• _The request_: Restrict the output to the lines below starting at the one that contains "the glove's outline." and ending at the one that contains "for member in", and restate them word for word, both ends included.
= = =
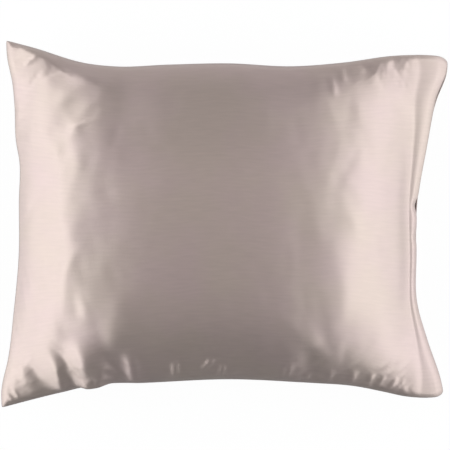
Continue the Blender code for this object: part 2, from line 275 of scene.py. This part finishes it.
def fillingShare(u, v):
    # how far the filling lifts the cloth: all at the crown, nothing at the seams and the crease
    s = np.clip(2 * u / creaseShare(v) - 1, -1, 1)
    t = np.clip(2 * v - 1, -1, 1)
    power = np.where(s < 0, caseShape["seamPower"], caseShape["mouthPower"])
    along = (1 - np.abs(s) ** caseShape["fullness"]) ** power
    across = (1 - np.abs(t) ** caseShape["fullness"]) ** caseShape["seamPower"]
    return along * across


def seamLevel(u, v):
    corner = np.abs((2 * u - 1) * (2 * v - 1)) ** caseShape["droopPower"]
    return caseShape["seamHeight"] - caseShape["cornerDroop"] * corner


def lipParting(u, v):
    # the lips part along the middle of the mouth and meet at its two ends
    middle = awayFromEnds(v, *caseShape["partingFade"])
    return caseShape["mouthParting"] * middle * smoothStep(*caseShape["partingStart"], u)


def lipSetBack(u, v):
    # where the front lip stands back from the back one
    total = np.zeros_like(v)
    for at, reach, depth in lipPlaces:
        total += depth * np.exp(-(((v - at) / reach) ** 2))
    return total * smoothStep(caseShape["creaseLine"], 1.0, u)


def creaseBlend(v):
    # the crease before the mouth softens out towards both ends of it
    middle = awayFromEnds(v, *caseShape["blendFade"])
    softest = caseShape["endBlend"]
    return caseShape["bandBlend"] * (softest - (softest - 1) * middle)


def frontSheet(u, v):
    # the crown, and past the crease the band that falls to the mouth
    crease = creaseShare(v)
    past = np.clip((u - crease) / (1 - crease), 0, 1)
    band = smoothLine(mouthBand, v, 2) * (1 - past)
    band += smoothLine(mouthBand, v, 3) * np.sin(math.pi * past)
    band = band * (1 - np.abs(2 * v - 1) ** caseShape["bandPower"])
    blend = creaseBlend(v)
    rise = smoothMax(caseShape["crownRise"] * fillingShare(u, v), band, blend)
    rise = rise - blend / 4 * (1 - seamFade(u, v))  # the rounding lifts nothing at the seams
    plan = planPoints(u, v)
    plan[:, 0] -= lipSetBack(u, v)
    return np.column_stack([plan, seamLevel(u, v) + lipParting(u, v) + rise])


def backSheet(u, v):
    blend = creaseBlend(v)
    drop = smoothMax(caseShape["backDrop"] * fillingShare(u, v), 0, blend)
    drop = drop - blend / 4 * (1 - seamFade(u, v))
    return np.column_stack([planPoints(u, v), seamLevel(u, v) - lipParting(u, v) - drop])


def pressFlat(z):
    # what would reach below the surface is flat on it
    b = caseShape["restBlend"]
    return np.where(z > b, z, np.where(z < -b, 0.0, (z + b) ** 2 / (4 * b)))


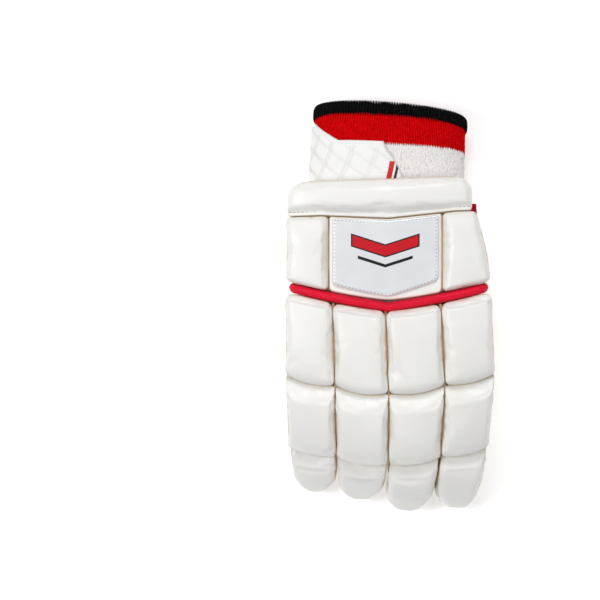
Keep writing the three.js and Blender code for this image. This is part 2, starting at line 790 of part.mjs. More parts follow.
add("hand_shell", handShell(), "palm_leather");
FINGERS.forEach(({ name }, finger) => {
  add(`${name}_stall`, fingerStall(finger), "palm_leather");
  add(`${name}_knuckle_roll`, knuckleRoll(finger), "white_leather");
  add(`${name}_middle_roll`, middleRoll(finger), "white_leather");
  add(`${name}_tip_roll`, tipRoll(finger), "white_leather");
});
add("thumb_stall", thumbStall(), "palm_leather");
const thumbEnd = THUMB.length + THUMB_PAD.past;
const thumbJoint = thumbEnd - THUMB_PAD.tipLength;
add("thumb_base_pad", thumbPad(THUMB_PAD.start, thumbJoint, ROLL_STOPS, ROLL_CORNERS), "white_leather");
add("thumb_tip_pad", thumbPad(thumbJoint, thumbEnd, TIP_STOPS, TIP_CORNERS), "white_leather");
add("thumb_gusset", thumbGusset(), "red_fabric");
add("wrist_pad", wristPad(), "white_leather");
add("little_side_pad", littleSidePad(), "white_leather");
add("index_side_pad", indexSidePad(), "white_leather");
add("badge_backing", badgeBacking(), "white_leather");
add("badge_plate", badgePlate(), "badge_vinyl");
add("knuckle_piping", knucklePiping(), "red_piping");
add("cuff_towelling", cuffTowelling(), "towelling");
add("cuff_band", cuffBand(), "red_knit");
add("cuff_hem", cuffHem(), "black_knit");
add("wrist_strap", wristStrap(), "strap_vinyl");

// The origin is on the floor, under the middle of the glove's outline.
const outline = new THREE.Box3().setFromObject(glove);
const centre = outline.getCenter(new THREE.Vector3());
glove.children.forEach((mesh) => mesh.position.set(-centre.x, -centre.y, 0));

export default glove;
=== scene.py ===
"""The looks of a right-hand cricket batting glove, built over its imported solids.

Lengths are in millimetres until a mesh is made. A point of the hand has three coordinates: u runs
across it towards the index finger, t runs along it from the knuckle line to the fingertips, and h
stands out of the leather that carries the pads.
"""

import json
import logging
import math
from dataclasses import dataclass, field
from enum import Enum
from typing import Callable, Sequence

import bmesh
import bpy
import numpy as np
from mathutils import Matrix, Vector, noise

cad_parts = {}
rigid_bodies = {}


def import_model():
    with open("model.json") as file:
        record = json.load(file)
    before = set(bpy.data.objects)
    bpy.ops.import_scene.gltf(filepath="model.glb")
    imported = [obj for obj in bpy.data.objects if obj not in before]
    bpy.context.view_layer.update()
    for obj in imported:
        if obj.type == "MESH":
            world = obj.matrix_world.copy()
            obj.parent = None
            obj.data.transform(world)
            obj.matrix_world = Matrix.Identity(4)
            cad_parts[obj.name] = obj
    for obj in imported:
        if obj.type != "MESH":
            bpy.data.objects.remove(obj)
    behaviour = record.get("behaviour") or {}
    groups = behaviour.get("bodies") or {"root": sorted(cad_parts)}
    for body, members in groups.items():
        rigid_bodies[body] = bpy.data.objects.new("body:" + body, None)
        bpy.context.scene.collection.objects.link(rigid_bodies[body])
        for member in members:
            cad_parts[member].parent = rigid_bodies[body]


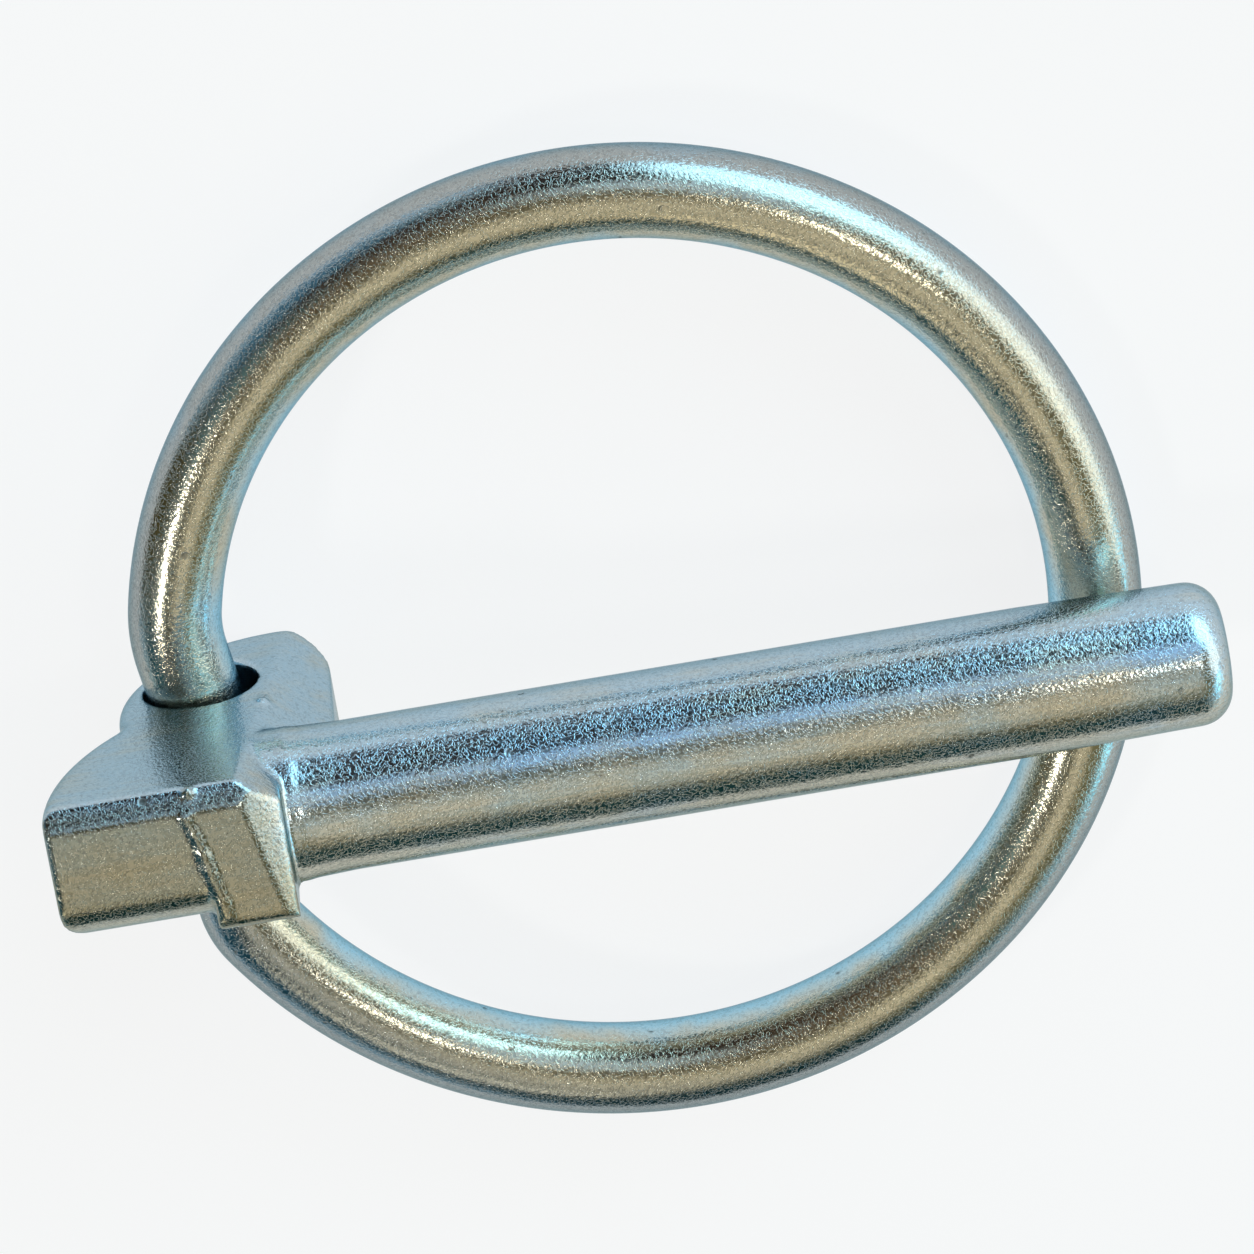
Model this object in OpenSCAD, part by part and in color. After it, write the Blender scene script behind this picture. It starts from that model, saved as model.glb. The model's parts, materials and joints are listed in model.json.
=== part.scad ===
// Lynch pin: a forged locking pin with a flat thumb head, and a sprung wire ring
// that swings in a bore through the head and snaps down behind the shank.
// Each module draws the shank along +X from the shoulder; lie() then lays it down.

/* [Shank] */
// Diameter of the shank
shank_d = 6; // [5:0.1:7]
// Length from the shoulder to where the lead-in taper begins
shank_straight = 30; // [22:0.5:34]
// Length of the lead-in taper
taper_len = 6.6; // [3:0.1:8]
// Diameter at the small end of the taper
taper_d = 5.8; // [4.8:0.05:5.8]
// Length of the rounded end
tip_len = 1.4; // [0.8:0.1:2]
// Length of the slightly swollen root, which the toe stands beside
root_len = 2.4; // [1.8:0.1:3.2]
// Swell of the root's radius where it leaves the shoulder
root_swell = 0.06; // [0.02:0.01:0.08]

/* [Head] */
// Thickness of the head along the bore
head_thick = 6.2; // [5:0.1:7.4]
// Radius of the thumb lobe, seen along the bore
thumb_r = 11; // [9.5:0.1:13]
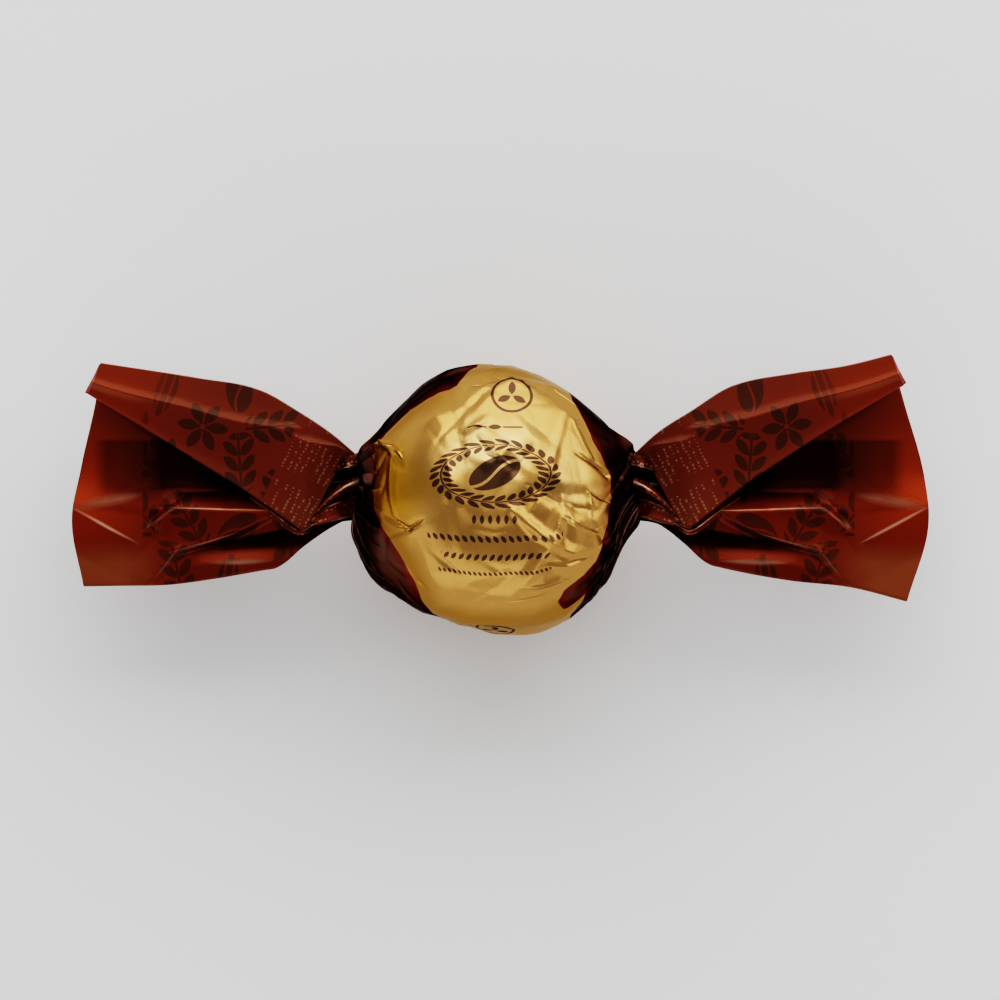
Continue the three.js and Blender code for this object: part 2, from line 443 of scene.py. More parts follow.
= = =
• _The answer_:
// The origin is on the floor, under the middle of the glove's outline.
const outline = new THREE.Box3().setFromObject(glove);
const centre = outline.getCenter(new THREE.Vector3());
glove.children.forEach((mesh) => mesh.position.set(-centre.x, -centre.y, 0));

export default glove;
=== scene.py ===
"""The looks of a right-hand cricket batting glove, built over its imported solids.

Lengths are in millimetres until a mesh is made. A point of the hand has three coordinates: u runs
across it towards the index finger, t runs along it from the knuckle line to the fingertips, and h
stands out of the leather that carries the pads.
"""

import json
import logging
import math
from dataclasses import dataclass, field
from enum import Enum
from typing import Callable, Sequence

import bmesh
import bpy
import numpy as np
from mathutils import Matrix, Vector, noise

cad_parts = {}
rigid_bodies = {}


def import_model():
    with open("model.json") as file:
        record = json.load(file)
    before = set(bpy.data.objects)
    bpy.ops.import_scene.gltf(filepath="model.glb")
    imported = [obj for obj in bpy.data.objects if obj not in before]
    bpy.context.view_layer.update()
    for obj in imported:
        if obj.type == "MESH":
            world = obj.matrix_world.copy()
            obj.parent = None
            obj.data.transform(world)
            obj.matrix_world = Matrix.Identity(4)
            cad_parts[obj.name] = obj
    for obj in imported:
        if obj.type != "MESH":
            bpy.data.objects.remove(obj)
    behaviour = record.get("behaviour") or {}
    groups = behaviour.get("bodies") or {"root": sorted(cad_parts)}
    for body, members in groups.items():
        rigid_bodies[body] = bpy.data.objects.new("body:" + body, None)
        bpy.context.scene.collection.objects.link(rigid_bodies[body])
        for member in members:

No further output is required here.